DM : Les responsables politiques néerlandais ont-ils eu la même attitude que les dirigeants français, qui accusent l'Europe de tous leurs maux et n'assument pas les décisions prises au Conseil (européen et des ministres) ?
Jean-Pierre Stroobants : Cette situation est un peu moins caractéristique qu'en France, mais on la retrouve effectivement dans les débats nationaux. Plus généralement, le monde politique néerlandais semble s'être adapté au sentiment de l'opinion publique qui est que l'Europe coûte trop cher aux Néerlandais, qu'elle va trop vite et trop loin.
Gianni : Peut-il y avoir alliance entre les partisans français du non et ceux des Pays-Bas, dans le cas d'une renégociation du traité constitutionnel ?
Jean-Pierre Stroobants : Le problème est, selon moi, tant en France qu'aux Pays-Bas, que les gouvernements actuels, et peut-être futurs, ne semble ni vouloir ni pouvoir renégocier le projet.

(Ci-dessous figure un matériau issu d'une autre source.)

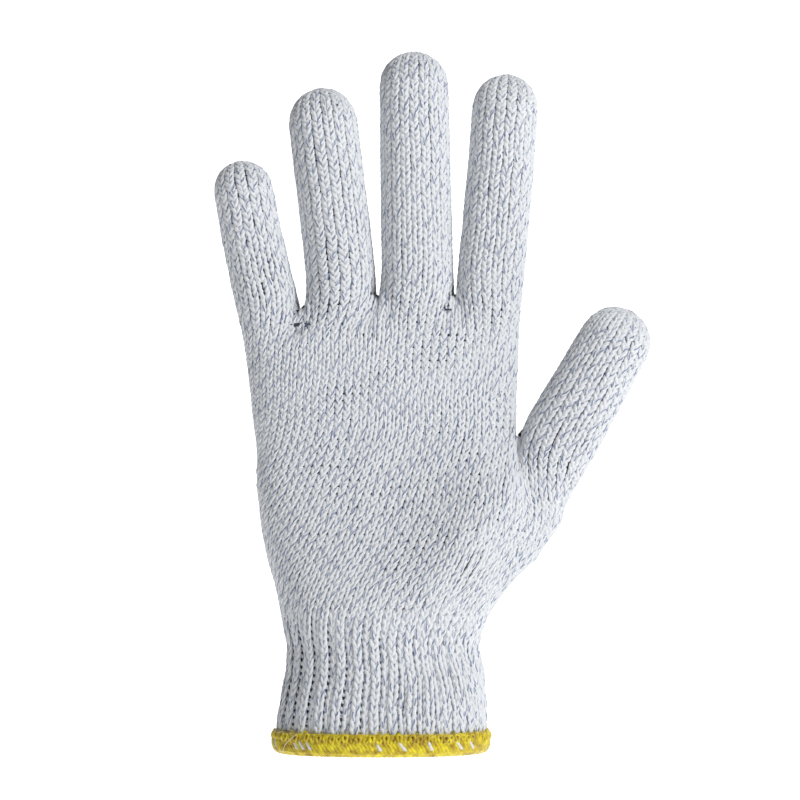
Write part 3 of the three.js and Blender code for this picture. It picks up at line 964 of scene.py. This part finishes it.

Je vois mal MM. Le Pen et de Villiers faire une alliance demain au Parlement européen ou ailleurs, avec l'extrême gauche néerlandaise, qui réclame une Europe plus sociale et l'entrée rapide la Turquie dans l'Union.
Coolbens : Quelles sont les relations entre les Pays-Bas et les Etats-Unis ? Quel impact ont-elles eu sur le débat durant la campagne référendaire ? Les Néerlandais craignent-ils de devoir s'éloigner du partenaire américain ?

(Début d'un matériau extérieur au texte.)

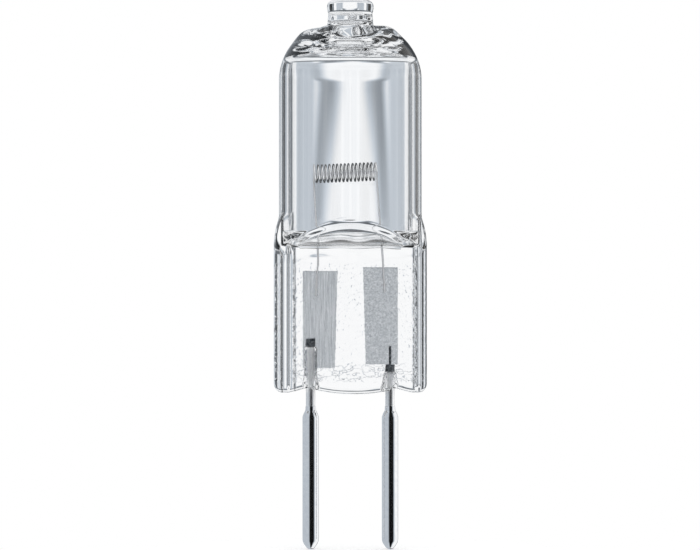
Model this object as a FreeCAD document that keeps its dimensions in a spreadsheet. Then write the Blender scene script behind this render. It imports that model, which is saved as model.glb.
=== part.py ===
import FreeCAD, Part
import math
import os

import Sketcher
from FreeCAD import Rotation, Vector

# Clear halogen capsule bulb with two pins, in millimetres.
# It stands on its pin tips. The origin is on its axis in the plane of the tips, X runs through both
# pins, Y is the depth of the flat press seal, and Z runs up to the sealed exhaust tip.

# The driving sizes: name, millimetres (or a count, or degrees), and what the size is.
SIZES = (
    ("pin_pitch", 6.35, "between the axes of the two pins"),
    ("pin_diameter", 1.3, "outside of a pin"),
    ("pin_length", 10.6, "from a pin's tip to the foot of its neck"),
    ("nose_length", 0.62, "rounded end of a pin"),
    ("nose_blunt", 0.16, "height of the steepest part of a pin's nose"),
    ("nose_width", 0.7, "diameter of a pin's nose above its blunt end"),
    ("nose_flat", 0.26, "diameter of the blunt end of a pin"),
    ("neck_length", 0.82, "from the foot of a pin's neck to the top of its lip"),
    ("neck_taper", 0.5, "height of the neck's cone"),
    ("neck_lip", 0.04, "wall of the lip, where the pin grips its lead"),
    ("grip_length", 4.4, "how far a lead goes down into its pin"),
    ("lead_diameter", 0.75, "round lead between pin and press seal"),
    ("lead_chamfer", 0.06, "broken edge at a lead's ends"),
    ("bare_lead", 1.48, "lead that shows between the neck's lip and the seal"),
    ("tube_diameter", 11.4, "outside of the blown tube"),
    ("tube_wall", 0.7, "thickness of the tube's wall"),
    ("bulb_length", 17.83, "from the top of the seal to the crown of the dome"),
    ("dome_corner", 2.8, "outside rounding of the dome's corner"),
    ("corner_angle", 60, "degrees by which that corner turns in, up to the flatter crown"),
    ("crown_thickness", 1.98, "glass between the cavity and the crown"),
    ("roof_corner", 2.0, "rounding between the cavity's wall and its flat roof"),
    ("funnel_diameter", 2.2, "mouth of the closed exhaust hole in the roof"),
    ("funnel_depth", 1.0, "depth of the closed exhaust hole"),
    ("tip_diameter", 3.8, "widest part of the exhaust tip"),
    ("tip_waist", 3.4, "narrowest part of the exhaust tip"),
    ("tip_root", 0.5, "how deep the exhaust tip's foot is fused into the crown"),
    ("tip_height", 2.07, "how far the exhaust tip stands above the crown"),
    ("tip_throat", 1.3, "from the tip's top down to its waist"),
    ("tip_shoulder", 0.8, "from the tip's top down to its widest part"),
    ("tip_rim", 3.46, "diameter of the exhaust tip at its rim"),
    ("tip_bevel", 0.32, "from the tip's top down to its rim"),
    ("tip_flat", 1.7, "diameter of the tip's flat top"),
    ("seal_length", 11.25, "from the seal's lower edge at the leads to its top"),
    ("seal_spread", 0.42, "how far the seal stands out past the tube on each side"),
    ("seal_belly", 0.5, "how far the seal's lower edge bows down between the leads"),
    ("corner_drop", 0.4, "how far that edge runs down from a lead to the seal's corner"),
    ("seal_corner", 0.7, "rounding of the seal's lower corners"),
    ("rib_thickness", 3.8, "front to back through the ribs at the seal's edges"),
    ("rib_round", 0.6, "rounding of a rib's outer edges"),
    ("rib_step", 0.3, "rounding of a rib's inner edges, and at its foot"),
    ("web_thickness", 2.4, "front to back through the pressed middle of the seal"),
    ("rib_width", 1.32, "across each rib, from the seal's side to the web"),
    ("web_shift", 0.3, "how far the pressed middle lies off the axis"),
    ("shoulder_height", 3.1, "how far the ribs run up the tube"),
    ("press_rise", 2.1, "from the seal's top to where the jaws met the tube"),
    ("press_round_in", 0.85, "depth of the bend where the tube turns in"),
    ("press_round_down", 1.15, "height of the bend where the tube turns in"),
    ("web_flare", 1.0, "height over which the web flows out into the shoulder"),
    ("floor_bend", 0.45, "bend between the cavity's wall and its sloped floor"),
    ("floor_thickness", 0.8, "glass under the cavity's floor at the slit"),
    ("slit_mouth", 1.8, "front to back across the mouth of the cavity's slit"),
    ("slit_width", 0.5, "front to back across the bottom of the slit"),
    ("slit_depth", 0.9, "depth of the slit in which the tube's walls met"),
    ("foil_width", 2.78, "width of a foil"),
    ("foil_length", 7.76, "height of a foil"),
    ("foil_thickness", 0.03, "thickness of a foil"),
    ("foil_taper", 0.22, "how much narrower a foil is at its foot"),
    ("foil_pitch", 4.81, "between the middles of the two foils"),
    ("foil_inset", 1.58, "from the seal's lower edge to the left foil"),
    ("foil_stagger", 0.3, "how much higher the right foil sits"),
    ("weld_bite", 0.045, "how deep a lead is flattened where it is welded to its foil"),
    ("left_lead_weld", 2.35, "overlap of the left lead and its foil"),
    ("right_lead_weld", 1.5, "overlap of the right lead and its foil"),
    ("left_lead_fused", 0.6, "end of the left lead that is fused into the glass"),
    ("right_lead_fused", 2.1, "end of the right lead that is fused into the glass"),
    ("channel_gap", 0.145, "air between a lead and the channel it leaves by"),
    ("trumpet_diameter", 1.68, "mouth of a lead's channel"),
    ("trumpet_length", 1.0, "height over which a channel flares to its mouth"),
    ("wire_diameter", 0.19, "filament wire"),
    ("wire_sides", 6, "flat sides by which the filament wire is made round"),
    ("coil_diameter", 1.55, "outside of the filament coil"),
    ("coil_pitch", 0.306, "from one turn of the coil to the next"),
    ("coil_whole_turns", 16, "whole turns, and the coil has a half turn more"),
    ("coil_facets", 12, "straight runs by which one turn is made round"),
    ("coil_shift", -0.42, "middle of the coil off the axis"),
    ("coil_rise", 5.95, "from the top of the seal to the coil's middle"),
    ("coil_tilt", 2.3, "degrees by which the coil's right end stands higher"),
    ("leg_pitch", 5.48, "between the welded ends of the two legs"),
    ("leg_lean", 0.16, "how far a leg leans in from its entry to its welded end"),
    ("leg_weld", 2.05, "overlap of a leg and its foil"),
    ("leg_entry", 0.9, "from a foil's top to the bend where its leg turns upright"),
    ("leg_knee", 0.7, "upright wire between the coil and a leg's first bend"),
    ("leg_bite", 0.03, "how deep a leg is flattened where it is welded to its foil"),
)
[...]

Jean-Pierre Stroobants : Les relations Pays-Bas - Etats-Unis, et plus généralement avec le monde anglo-saxon, sont une priorité pour la plupart des partis politiques. Il faut rappeler que les Néerlandais ont envoyé des troupes en Irak. Cette question n'a toutefois joué qu'un rôle mineur. Et si l'on reparle de l'influence du non français, on peut souligner que les Néerlandais reprochent généralement à la France ce qu'il estiment être un anti-américanisme primaire.
Rwafi : Est-ce qu'il y aura, selon vous, différence de vote entre le monde rural et le monde urbain, comme ce fut le cas en France ?
Jean-Pierre Stroobants : Très probablement. Les grandes villes néerlandaises semblent plutôt acquises au oui. La province semble plutôt acquise au non, notamment dans le sud du pays, où des partis chrétiens radicaux bien implantés font également campagne contre la Constitution.
Philippe : Y a-t-il un risque d'éclatement de la coalition actuellement au pouvoir en cas de victoire du non ?
Jean-Pierre Stroobants : C'est une éventualité. D'autant que cette coalition semblait déjà en difficulté pour d'autres raisons.
En dehors du petit parti D 66, centriste, les principaux partis de la coalition, le Parti chrétien-démocrate et le Parti libéral n'ont quasiment pas fait campagne. Cette situation pourrait entraîner des rapports diffciles avec D 66, le parti, sans doute, le plus pro-européen des Pays-Bas.
Toutefois, l'alternative, qui était la mise en place d'un gouvernement de gauche, réunissant les travaillistes et les socialistes de gauche, semble s'éloigner, compte tenu des divergences apparues lors débat sur le référendum.
Hallad : Un non hollandais, venant s'ajouter au vote des Français, n'est-ce pas l'enterrement définitif de la Constitution européenne ?
Jean-Pierre Stroobants : Aux Pays-Bas, comme à la Commission européenne, on est en fait persuadé, mais sans oser le dire, que le projet de Constitution est enterré depuis dimanche et le vote français.
----------------------------------------------------------
A mon avis, on y voit plus clair avec cet article.